● **Problem requirements**
Repeat the listing in full. Nothing may be added or left out.

● **Supplied information**

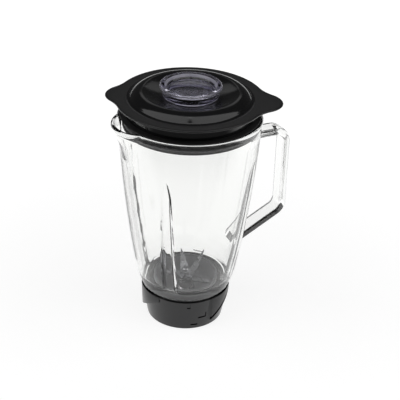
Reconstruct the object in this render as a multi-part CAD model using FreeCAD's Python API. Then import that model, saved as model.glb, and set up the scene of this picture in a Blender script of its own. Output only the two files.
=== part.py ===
import FreeCAD, Part
import math
import os

V = FreeCAD.Vector

# Jug assembly of a countertop blender. Millimetres, +Z up.
# Origin: centre of the collar's flat bottom ring. +X points to the handle, -X to the spout.

# Glass jug
WALL = 4.0              # glass thickness
NECK_R = 40.5           # neck that goes down inside the collar
BORE_R = 36.0           # hole through the neck, for the knife carrier
NECK_Z = 22.0           # lower end of the neck
SHOULDER_Z = 41.4       # underside of the foot, just above the collar
FOOT_R = 48.8
CORNER_R, CORNER_Z = 56.4, 70.0     # where the rounded foot meets the wall
BELLY_R, BELLY_Z = 67.9, 150.0      # a point half way up the curved wall
MOUTH_R, MOUTH_Z = 74.9, 236.0      # where the wall meets the rim bead
RIM_R, RIM_Z = 76.0, 243.0
MOUTH_BORE_R = 71.3
FLOOR_Z = 50.0          # inner floor
SPOUT_REACH = 87.0
SPOUT_Z = 200.0         # lowest point of the pouring spout
SPOUT_HALF_WIDTH = 29.0
RIB_TOP_Z = 190.0
LUG_Z, LUG_HEIGHT, LUG_R, LUG_ANGLE = 27.0, 3.0, 43.2, 30.0

# Glass strap handle
STRAP_WIDTH = 19.0
STRAP = 8.3             # strap thickness
GRIP_R = 117.5          # outer face of the vertical bar
HANDLE_TOP_Z = 210.4
HANDLE_BEND_Z = 106.9   # where the outer faces of the bar and the lower arm would meet
ARM_SLOPE = math.radians(27.4)

# Lid
LID_TOP_Z = 261.0       # top of the flat flange
FLANGE = 2.4            # flange thickness
FLANGE_R = 78.0
SKIRT_R = 67.5
SKIRT_Z = 233.0         # lower end of the skirt
CREST_R, CREST_Z = 49.8, 269.0
BOWL_Z = 263.8          # lip around the cap opening
OPENING_R = 27.3
EAR_R = 22.0
EAR_FILLET = 40.0
EARS = ((-30.0, 95.3), (150.0, 88.5))   # azimuth, reach from the axis
SEAL_R = 70.6
SEAL_Z = 231.0

# Measuring cap
CAP_TOP_Z = 276.0
CAP_RING_R = 32.0
CAP_BASE_R, CAP_BASE_Z = 28.6, 264.1
CAP_NECK_R = 26.8
CAP_NECK_Z = 236.0
CAP_RECESS_R = 23.0
CAP_DISC_Z = 271.2      # top of the sunk disc

# Collar
COLLAR_R = 41.8         # at the bottom
COLLAR_TOP_R, COLLAR_Z = 49.0, 41.0
SOCKET_R = 38.4         # opens downwards, over the boss of a motor base
SOCKET_DEPTH = 5.0
LEDGE_Z = 16.7          # carries the knife carrier's flange
WING_R = 47.4           # outer radius at the low end of a wing
WING_START = -82.0      # azimuth of the first wing's low end
WING_ANGLE = 51.0
WING_LOW_Z, WING_HIGH_Z = 7.5, 32.5

# Knife unit
CARRIER_R = 35.6        # bowl that closes the neck, outside
CARRIER_BOWL_R = 33.2   # and inside
CARRIER_Z, CARRIER_TOP_Z = 16.9, 49.4
CARRIER_FLANGE_R = 42.0
CARRIER_FLOOR = 3.0
CARRIER_FLOOR_Z = 28.0  # top of the bowl's floor
SHAFT_R = 4.0
SHAFT_TOP_Z = 51.0
GROOVE_Z = 14.05        # groove of the retaining ring
RUNNING = 0.04          # radial clearance of the shaft in its bushes
HOUSING_R = 9.0
HOUSING_Z, HOUSING_TOP_Z = 16.1, 31.6
BUSH_R = 6.5
SEAL_SEAT_Z = 29.2
HUB_R = 7.5
HUB_Z, HUB_TOP_Z = 32.4, 42.0
BLADE = 1.5             # blade thickness
BLADE_REACH = 32.0
KNIFE = (               # name, azimuth, bend angle from level
    ("lower_blade", -51.0, 2.0),
    ("middle_blade", 72.0, 40.0),
    ("upper_blade", 11.0, 48.0),
)
WASHER = 0.9
NUT_R = 6.6             # over the corners
NUT_HEIGHT = 3.6
COUPLING_R = 15.0
COUPLING_Z, COUPLING_TOP_Z = 5.5, 13.5
COUPLING_SOCKET = 5.0   # depth

UP = V(0, 0, 1)
BASE = V(0, 0, 0)


def outline(start, *steps):
    """Closed face in the XZ plane. A step is a point, or a pair (middle, end) for an arc."""
    first = V(start[0], 0, start[1])
    here = first
    edges = []
    for step in steps:
        if isinstance(step[0], tuple):
            middle = V(step[0][0], 0, step[0][1])
            end = V(step[1][0], 0, step[1][1])
            edges.append(Part.Arc(here, middle, end).toShape())
        else:
            end = V(step[0], 0, step[1])
            edges.append(Part.LineSegment(here, end).toShape())
        here = end
    edges.append(Part.LineSegment(here, first).toShape())
    return Part.Face(Part.Wire(edges))


def turned(start, *steps, angle=360.0, azimuth=0.0):
    solid = outline(start, *steps).revolve(BASE, UP, angle)
    solid.rotate(BASE, UP, azimuth)
    return solid


def ring(inner, outer, low, high, **sector):
    if inner == 0:
        return Part.makeCylinder(outer, high - low, V(0, 0, low))
    return turned((inner, low), (outer, low), (outer, high), (inner, high), **sector)


def prism(points, low, high):
    """Straight-sided solid over a closed plan of points."""
    corners = [V(x, y, low) for x, y in points]
    face = Part.Face(Part.makePolygon(corners + corners[:1]))
    return face.extrude(V(0, 0, high - low))


def polar(radius, azimuth, z=0.0):
    a = math.radians(azimuth)
    return V(radius * math.cos(a), radius * math.sin(a), z)


def copies(shape, azimuths):
    made = []
    for azimuth in azimuths:
        one = shape.copy()
        one.rotate(BASE, UP, azimuth)
        made.append(one)
    return made


def save(shape, node):
    shape = shape.removeSplitter()
    assert shape.isValid() and shape.Volume > 0, node
    shape.exportStep("parts/" + node + ".step")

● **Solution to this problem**
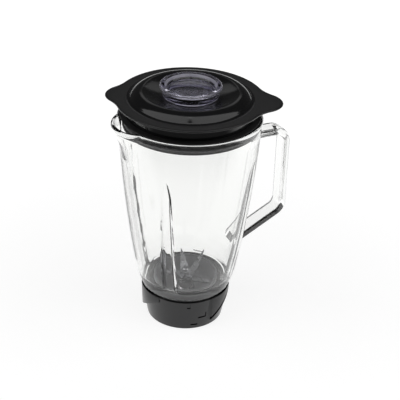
Reconstruct the object in this render as a multi-part CAD model using FreeCAD's Python API. Then import that model, saved as model.glb, and set up the scene of this picture in a Blender script of its own. Output only the two files.
=== part.py ===
import FreeCAD, Part
import math
import os

V = FreeCAD.Vector

# Jug assembly of a countertop blender. Millimetres, +Z up.
# Origin: centre of the collar's flat bottom ring. +X points to the handle, -X to the spout.

# Glass jug
WALL = 4.0              # glass thickness
NECK_R = 40.5           # neck that goes down inside the collar
BORE_R = 36.0           # hole through the neck, for the knife carrier
NECK_Z = 22.0           # lower end of the neck
SHOULDER_Z = 41.4       # underside of the foot, just above the collar
FOOT_R = 48.8
CORNER_R, CORNER_Z = 56.4, 70.0     # where the rounded foot meets the wall
BELLY_R, BELLY_Z = 67.9, 150.0      # a point half way up the curved wall
MOUTH_R, MOUTH_Z = 74.9, 236.0      # where the wall meets the rim bead
RIM_R, RIM_Z = 76.0, 243.0
MOUTH_BORE_R = 71.3
FLOOR_Z = 50.0          # inner floor
SPOUT_REACH = 87.0
SPOUT_Z = 200.0         # lowest point of the pouring spout
SPOUT_HALF_WIDTH = 29.0
RIB_TOP_Z = 190.0
LUG_Z, LUG_HEIGHT, LUG_R, LUG_ANGLE = 27.0, 3.0, 43.2, 30.0

# Glass strap handle
STRAP_WIDTH = 19.0
STRAP = 8.3             # strap thickness
GRIP_R = 117.5          # outer face of the vertical bar
HANDLE_TOP_Z = 210.4
HANDLE_BEND_Z = 106.9   # where the outer faces of the bar and the lower arm would meet
ARM_SLOPE = math.radians(27.4)

# Lid
LID_TOP_Z = 261.0       # top of the flat flange
FLANGE = 2.4            # flange thickness
FLANGE_R = 78.0
SKIRT_R = 67.5
SKIRT_Z = 233.0         # lower end of the skirt
CREST_R, CREST_Z = 49.8, 269.0
BOWL_Z = 263.8          # lip around the cap opening
OPENING_R = 27.3
EAR_R = 22.0
EAR_FILLET = 40.0
EARS = ((-30.0, 95.3), (150.0, 88.5))   # azimuth, reach from the axis
SEAL_R = 70.6
SEAL_Z = 231.0

# Measuring cap
CAP_TOP_Z = 276.0
CAP_RING_R = 32.0
CAP_BASE_R, CAP_BASE_Z = 28.6, 264.1
CAP_NECK_R = 26.8
CAP_NECK_Z = 236.0
CAP_RECESS_R = 23.0
CAP_DISC_Z = 271.2      # top of the sunk disc

# Collar
COLLAR_R = 41.8         # at the bottom
COLLAR_TOP_R, COLLAR_Z = 49.0, 41.0
SOCKET_R = 38.4         # opens downwards, over the boss of a motor base
SOCKET_DEPTH = 5.0
LEDGE_Z = 16.7          # carries the knife carrier's flange
WING_R = 47.4           # outer radius at the low end of a wing
WING_START = -82.0      # azimuth of the first wing's low end
WING_ANGLE = 51.0
WING_LOW_Z, WING_HIGH_Z = 7.5, 32.5

# Knife unit
CARRIER_R = 35.6        # bowl that closes the neck, outside
CARRIER_BOWL_R = 33.2   # and inside
CARRIER_Z, CARRIER_TOP_Z = 16.9, 49.4
CARRIER_FLANGE_R = 42.0
CARRIER_FLOOR = 3.0
CARRIER_FLOOR_Z = 28.0  # top of the bowl's floor
SHAFT_R = 4.0
SHAFT_TOP_Z = 51.0
GROOVE_Z = 14.05        # groove of the retaining ring
RUNNING = 0.04          # radial clearance of the shaft in its bushes
HOUSING_R = 9.0
HOUSING_Z, HOUSING_TOP_Z = 16.1, 31.6
BUSH_R = 6.5
SEAL_SEAT_Z = 29.2
HUB_R = 7.5
HUB_Z, HUB_TOP_Z = 32.4, 42.0
BLADE = 1.5             # blade thickness
BLADE_REACH = 32.0
KNIFE = (               # name, azimuth, bend angle from level
    ("lower_blade", -51.0, 2.0),
    ("middle_blade", 72.0, 40.0),
    ("upper_blade", 11.0, 48.0),
)
WASHER = 0.9
NUT_R = 6.6             # over the corners
NUT_HEIGHT = 3.6
COUPLING_R = 15.0
COUPLING_Z, COUPLING_TOP_Z = 5.5, 13.5
COUPLING_SOCKET = 5.0   # depth

UP = V(0, 0, 1)
BASE = V(0, 0, 0)


def outline(start, *steps):
    """Closed face in the XZ plane. A step is a point, or a pair (middle, end) for an arc."""
    first = V(start[0], 0, start[1])
    here = first
    edges = []
    for step in steps:
        if isinstance(step[0], tuple):
            middle = V(step[0][0], 0, step[0][1])
            end = V(step[1][0], 0, step[1][1])
            edges.append(Part.Arc(here, middle, end).toShape())
        else:
            end = V(step[0], 0, step[1])
            edges.append(Part.LineSegment(here, end).toShape())
        here = end
    edges.append(Part.LineSegment(here, first).toShape())
    return Part.Face(Part.Wire(edges))


def turned(start, *steps, angle=360.0, azimuth=0.0):
    solid = outline(start, *steps).revolve(BASE, UP, angle)
    solid.rotate(BASE, UP, azimuth)
    return solid


def ring(inner, outer, low, high, **sector):
    if inner == 0:
        return Part.makeCylinder(outer, high - low, V(0, 0, low))
    return turned((inner, low), (outer, low), (outer, high), (inner, high), **sector)


def prism(points, low, high):
    """Straight-sided solid over a closed plan of points."""
    corners = [V(x, y, low) for x, y in points]
    face = Part.Face(Part.makePolygon(corners + corners[:1]))
    return face.extrude(V(0, 0, high - low))


def polar(radius, azimuth, z=0.0):
    a = math.radians(azimuth)
    return V(radius * math.cos(a), radius * math.sin(a), z)


def copies(shape, azimuths):
    made = []
    for azimuth in azimuths:
        one = shape.copy()
        one.rotate(BASE, UP, azimuth)
        made.append(one)
    return made


def save(shape, node):
    shape = shape.removeSplitter()
    assert shape.isValid() and shape.Volume > 0, node
    shape.exportStep("parts/" + node + ".step")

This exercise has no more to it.